IMPORTANT: After you save this information ENSURE that the you see Created with Read and Write permissions
below it. If write permissions are not granted you will not be able to send messages.
Finally, go to GitHub Actions Secrets and save the following information:
TWITTER_ACCESS_TOKEN
TWITTER_ACCESS_TOKEN_SECRET
TWITTER_API_KEY
TWITTER_API_KEY_SECRET
For Mastodon you only need 2 easy to get items. For the URL you simply provide the URL of the network you're on. For example: https://mastodon.social
For the access token you need to make a new application. Go to your Preferences -> Development - and create a new application
From here you can customize the information you want to give it.
Simply submit the application and open it up to see your access token
MASTODON_ACCESS_TOKEN
MASTODON_URL # https://mastodon.social
Bluesky only needs 2 items, the handle/identifier to post to (user name or email) and the 'app password'.
To get the 'app password' go to your bluesky settings and click 'App Passwords'
Generate a new app password with a unique name and it will generate a key for you to save.

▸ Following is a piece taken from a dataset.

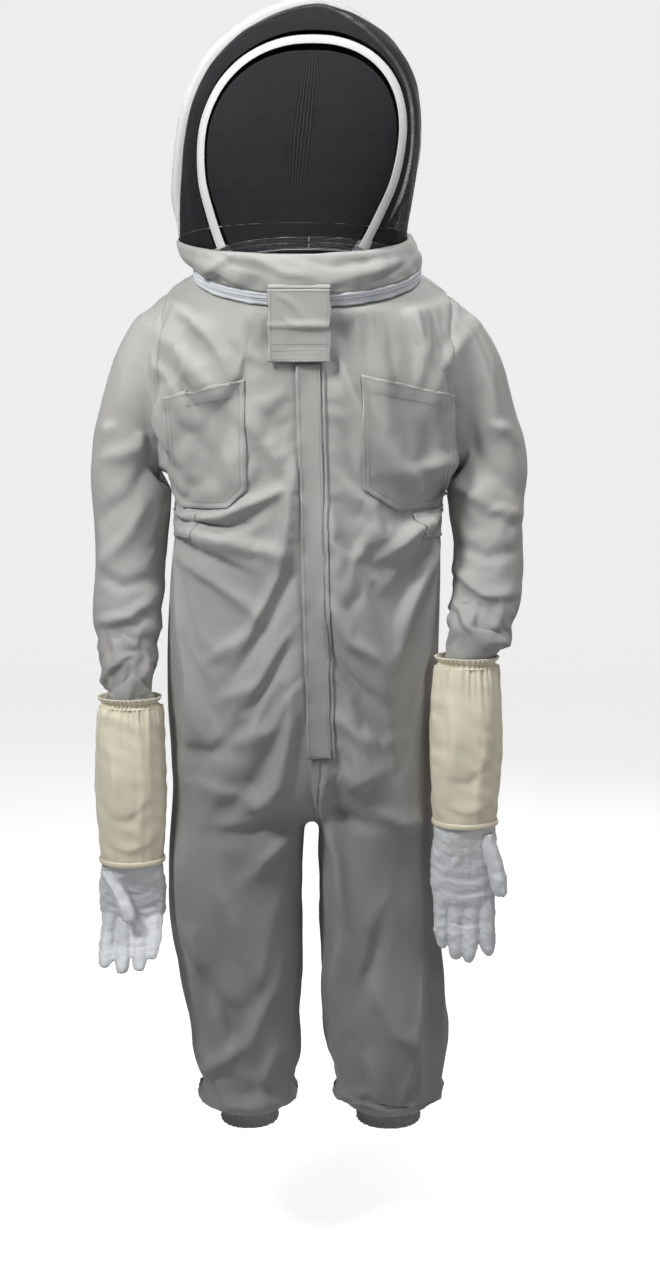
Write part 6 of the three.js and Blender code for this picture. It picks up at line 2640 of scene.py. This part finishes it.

BLUESKY_IDENTIFIER # user name or email
BLUESKY_PASSWORD # 'app password'
If you want to test the notifications you can go to ACTIONS and check your workflows
You can use Send TEST Release Notification
to test it out. Remember, these will use the pre-pended TEST_
secrets. This will also use a custom changelog found here:large_changelog_example.md.
If for some reason something fails, it is set up in a way to be able to re-run specific notifications. As an example, in this image Mastodon failed.
You can view the error and see if you can fix it with the secrets, if you did a copy/paste error and re-run only the mastodon job.
When running a test, normally the changelog will not generate a 'highlights' section, which means the tweet will only include a URL to the latest tag. If the tag is the newest commit, it should work normally.
When you publish a new release with a new tag it will also automatically run, and you can re-run failed jobs as well.